* **What needs to be done**
Start at the line containing "Keep writing the" and stop at the line containing "five tread fields"; copy those lines exactly, both ends included, and no others.

* **Material shown**

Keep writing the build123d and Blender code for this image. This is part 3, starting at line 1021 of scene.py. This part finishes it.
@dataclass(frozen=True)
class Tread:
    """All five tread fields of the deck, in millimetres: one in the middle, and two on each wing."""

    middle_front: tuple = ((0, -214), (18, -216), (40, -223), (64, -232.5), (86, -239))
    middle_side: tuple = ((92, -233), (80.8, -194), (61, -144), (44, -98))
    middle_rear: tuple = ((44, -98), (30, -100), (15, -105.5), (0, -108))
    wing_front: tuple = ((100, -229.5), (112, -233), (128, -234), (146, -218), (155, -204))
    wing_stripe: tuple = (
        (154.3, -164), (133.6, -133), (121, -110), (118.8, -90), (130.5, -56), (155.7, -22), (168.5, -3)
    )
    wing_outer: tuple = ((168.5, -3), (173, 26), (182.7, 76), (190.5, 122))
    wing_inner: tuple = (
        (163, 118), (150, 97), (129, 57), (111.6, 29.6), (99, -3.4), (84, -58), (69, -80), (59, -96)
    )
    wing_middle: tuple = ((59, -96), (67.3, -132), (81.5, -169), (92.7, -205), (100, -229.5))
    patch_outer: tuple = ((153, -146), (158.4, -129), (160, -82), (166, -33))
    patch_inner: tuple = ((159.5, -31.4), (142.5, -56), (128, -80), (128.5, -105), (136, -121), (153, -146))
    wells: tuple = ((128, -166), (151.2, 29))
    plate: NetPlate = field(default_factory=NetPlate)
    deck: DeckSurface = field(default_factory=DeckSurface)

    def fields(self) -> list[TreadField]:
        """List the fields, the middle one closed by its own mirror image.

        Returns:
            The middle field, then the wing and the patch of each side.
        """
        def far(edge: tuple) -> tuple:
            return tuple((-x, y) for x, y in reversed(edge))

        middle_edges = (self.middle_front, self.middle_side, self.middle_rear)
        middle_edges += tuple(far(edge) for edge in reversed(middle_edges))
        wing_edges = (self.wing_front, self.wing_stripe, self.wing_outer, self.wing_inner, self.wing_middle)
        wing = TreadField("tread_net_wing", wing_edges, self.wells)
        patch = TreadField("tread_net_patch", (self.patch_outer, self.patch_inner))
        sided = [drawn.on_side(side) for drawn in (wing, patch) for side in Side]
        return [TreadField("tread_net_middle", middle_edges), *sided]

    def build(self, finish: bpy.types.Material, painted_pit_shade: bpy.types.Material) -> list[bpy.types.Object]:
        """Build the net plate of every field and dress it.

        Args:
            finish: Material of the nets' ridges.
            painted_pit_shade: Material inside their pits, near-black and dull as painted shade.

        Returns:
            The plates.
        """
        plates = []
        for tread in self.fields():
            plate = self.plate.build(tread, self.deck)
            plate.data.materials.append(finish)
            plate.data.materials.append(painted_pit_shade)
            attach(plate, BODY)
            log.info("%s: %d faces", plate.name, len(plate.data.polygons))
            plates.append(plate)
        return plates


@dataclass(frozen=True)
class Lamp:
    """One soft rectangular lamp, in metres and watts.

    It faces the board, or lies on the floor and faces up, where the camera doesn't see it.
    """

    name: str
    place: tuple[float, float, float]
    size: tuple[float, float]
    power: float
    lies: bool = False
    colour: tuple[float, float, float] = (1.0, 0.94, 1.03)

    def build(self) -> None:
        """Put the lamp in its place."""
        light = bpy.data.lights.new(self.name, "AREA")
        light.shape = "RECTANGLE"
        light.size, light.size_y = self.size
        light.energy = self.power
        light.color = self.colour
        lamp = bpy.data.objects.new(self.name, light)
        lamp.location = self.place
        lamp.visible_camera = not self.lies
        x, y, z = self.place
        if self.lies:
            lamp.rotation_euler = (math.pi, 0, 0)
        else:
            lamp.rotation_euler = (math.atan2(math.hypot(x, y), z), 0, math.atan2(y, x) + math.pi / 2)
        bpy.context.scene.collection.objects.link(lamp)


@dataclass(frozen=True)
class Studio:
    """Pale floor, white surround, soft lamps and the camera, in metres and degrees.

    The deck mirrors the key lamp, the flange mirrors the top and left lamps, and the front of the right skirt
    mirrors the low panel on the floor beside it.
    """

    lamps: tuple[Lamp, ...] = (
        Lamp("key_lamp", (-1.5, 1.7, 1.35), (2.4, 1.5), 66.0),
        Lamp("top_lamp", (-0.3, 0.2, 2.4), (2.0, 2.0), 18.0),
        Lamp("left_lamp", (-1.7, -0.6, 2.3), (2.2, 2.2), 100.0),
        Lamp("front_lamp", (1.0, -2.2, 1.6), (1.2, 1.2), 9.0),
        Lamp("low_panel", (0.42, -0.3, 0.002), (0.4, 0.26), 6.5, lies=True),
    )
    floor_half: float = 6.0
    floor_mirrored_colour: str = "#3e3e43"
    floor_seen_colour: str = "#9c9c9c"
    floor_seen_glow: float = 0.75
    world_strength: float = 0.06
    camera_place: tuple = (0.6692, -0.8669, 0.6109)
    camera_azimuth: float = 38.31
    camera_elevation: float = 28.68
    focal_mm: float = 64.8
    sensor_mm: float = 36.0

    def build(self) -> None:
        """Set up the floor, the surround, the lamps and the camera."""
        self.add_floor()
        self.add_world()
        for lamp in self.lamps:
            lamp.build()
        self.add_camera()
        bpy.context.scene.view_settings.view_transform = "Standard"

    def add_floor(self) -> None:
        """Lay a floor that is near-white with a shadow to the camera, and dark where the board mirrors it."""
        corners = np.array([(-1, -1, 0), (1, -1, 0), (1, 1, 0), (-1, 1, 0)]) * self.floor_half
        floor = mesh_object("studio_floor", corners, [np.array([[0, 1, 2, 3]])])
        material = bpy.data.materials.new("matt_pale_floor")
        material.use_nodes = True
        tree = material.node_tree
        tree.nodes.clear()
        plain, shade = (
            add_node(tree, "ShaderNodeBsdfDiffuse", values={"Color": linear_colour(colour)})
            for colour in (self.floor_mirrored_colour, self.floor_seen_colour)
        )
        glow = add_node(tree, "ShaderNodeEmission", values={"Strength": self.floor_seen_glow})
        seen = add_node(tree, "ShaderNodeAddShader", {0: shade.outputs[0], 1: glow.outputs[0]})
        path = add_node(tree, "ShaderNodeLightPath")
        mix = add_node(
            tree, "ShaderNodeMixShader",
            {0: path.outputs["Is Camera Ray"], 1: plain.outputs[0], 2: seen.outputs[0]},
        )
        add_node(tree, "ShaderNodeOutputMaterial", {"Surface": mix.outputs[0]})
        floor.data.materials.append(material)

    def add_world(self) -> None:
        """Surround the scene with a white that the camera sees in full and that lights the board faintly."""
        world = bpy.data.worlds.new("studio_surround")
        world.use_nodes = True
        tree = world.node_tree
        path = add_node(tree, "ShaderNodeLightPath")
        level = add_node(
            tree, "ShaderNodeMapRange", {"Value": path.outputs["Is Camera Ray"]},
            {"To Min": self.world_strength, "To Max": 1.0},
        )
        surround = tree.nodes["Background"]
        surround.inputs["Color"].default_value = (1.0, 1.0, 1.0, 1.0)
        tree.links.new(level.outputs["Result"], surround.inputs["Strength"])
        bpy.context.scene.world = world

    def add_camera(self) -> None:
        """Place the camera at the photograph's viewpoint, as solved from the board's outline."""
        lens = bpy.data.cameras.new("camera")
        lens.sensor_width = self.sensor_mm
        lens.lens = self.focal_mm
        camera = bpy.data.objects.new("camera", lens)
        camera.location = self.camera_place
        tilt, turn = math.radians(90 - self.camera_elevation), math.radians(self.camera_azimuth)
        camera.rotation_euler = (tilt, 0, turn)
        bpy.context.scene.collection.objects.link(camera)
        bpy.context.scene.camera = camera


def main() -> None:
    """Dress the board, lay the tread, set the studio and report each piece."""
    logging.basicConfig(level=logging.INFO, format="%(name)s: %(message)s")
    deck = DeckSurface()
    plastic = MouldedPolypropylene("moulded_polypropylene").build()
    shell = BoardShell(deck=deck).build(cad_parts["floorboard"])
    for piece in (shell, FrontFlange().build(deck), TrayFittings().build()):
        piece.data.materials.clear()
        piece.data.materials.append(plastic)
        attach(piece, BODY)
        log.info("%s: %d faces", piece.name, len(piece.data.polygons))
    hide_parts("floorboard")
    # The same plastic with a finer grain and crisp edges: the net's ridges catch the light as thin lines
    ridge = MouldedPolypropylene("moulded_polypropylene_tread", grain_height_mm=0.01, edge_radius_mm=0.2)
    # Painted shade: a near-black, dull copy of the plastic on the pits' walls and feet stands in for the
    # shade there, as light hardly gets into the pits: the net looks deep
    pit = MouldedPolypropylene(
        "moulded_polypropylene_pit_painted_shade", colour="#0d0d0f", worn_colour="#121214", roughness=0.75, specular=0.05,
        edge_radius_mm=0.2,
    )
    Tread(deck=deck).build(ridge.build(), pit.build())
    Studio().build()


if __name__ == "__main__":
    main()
==
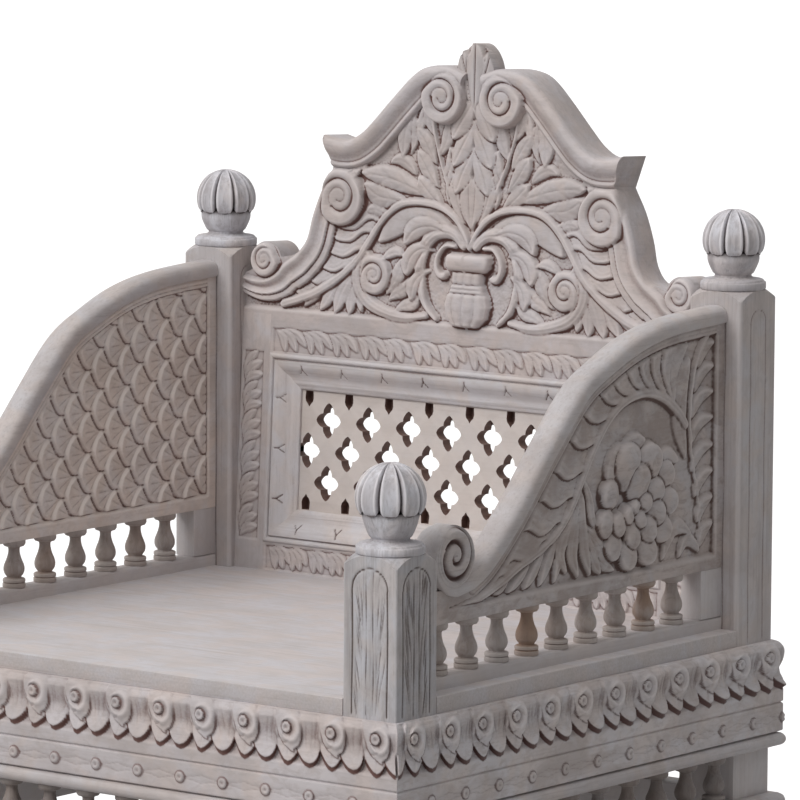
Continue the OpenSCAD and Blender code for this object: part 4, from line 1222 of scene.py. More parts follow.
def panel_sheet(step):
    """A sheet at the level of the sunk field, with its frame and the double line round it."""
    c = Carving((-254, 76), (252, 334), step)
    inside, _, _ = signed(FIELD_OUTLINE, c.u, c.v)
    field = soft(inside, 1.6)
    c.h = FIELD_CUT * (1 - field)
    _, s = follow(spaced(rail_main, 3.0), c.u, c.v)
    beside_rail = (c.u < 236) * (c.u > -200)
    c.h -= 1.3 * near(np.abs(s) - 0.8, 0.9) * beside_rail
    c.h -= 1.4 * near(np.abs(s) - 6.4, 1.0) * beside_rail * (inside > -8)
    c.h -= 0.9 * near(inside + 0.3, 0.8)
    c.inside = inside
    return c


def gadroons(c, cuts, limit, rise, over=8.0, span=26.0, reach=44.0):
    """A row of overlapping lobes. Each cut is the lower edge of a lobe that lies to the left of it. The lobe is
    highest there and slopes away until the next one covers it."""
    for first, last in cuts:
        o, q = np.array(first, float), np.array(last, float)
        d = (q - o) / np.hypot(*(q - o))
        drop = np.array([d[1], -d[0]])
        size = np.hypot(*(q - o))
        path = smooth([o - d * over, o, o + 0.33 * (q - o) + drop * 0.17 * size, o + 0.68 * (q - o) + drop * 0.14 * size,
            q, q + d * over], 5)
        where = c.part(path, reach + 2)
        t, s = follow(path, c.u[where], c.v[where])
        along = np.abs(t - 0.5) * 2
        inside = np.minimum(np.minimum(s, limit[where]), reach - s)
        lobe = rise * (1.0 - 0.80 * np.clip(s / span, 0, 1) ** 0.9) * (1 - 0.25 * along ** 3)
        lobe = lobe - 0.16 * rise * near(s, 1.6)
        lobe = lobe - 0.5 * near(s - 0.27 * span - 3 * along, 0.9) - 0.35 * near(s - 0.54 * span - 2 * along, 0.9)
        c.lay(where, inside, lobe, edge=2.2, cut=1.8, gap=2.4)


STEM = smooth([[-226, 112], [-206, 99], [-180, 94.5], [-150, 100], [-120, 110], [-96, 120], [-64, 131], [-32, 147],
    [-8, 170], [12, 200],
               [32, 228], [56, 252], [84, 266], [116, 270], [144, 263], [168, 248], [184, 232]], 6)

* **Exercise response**
Keep writing the build123d and Blender code for this image. This is part 3, starting at line 1021 of scene.py. This part finishes it.
@dataclass(frozen=True)
class Tread:
    """All five tread fields of the deck, in millimetres: one in the middle, and two on each wing."""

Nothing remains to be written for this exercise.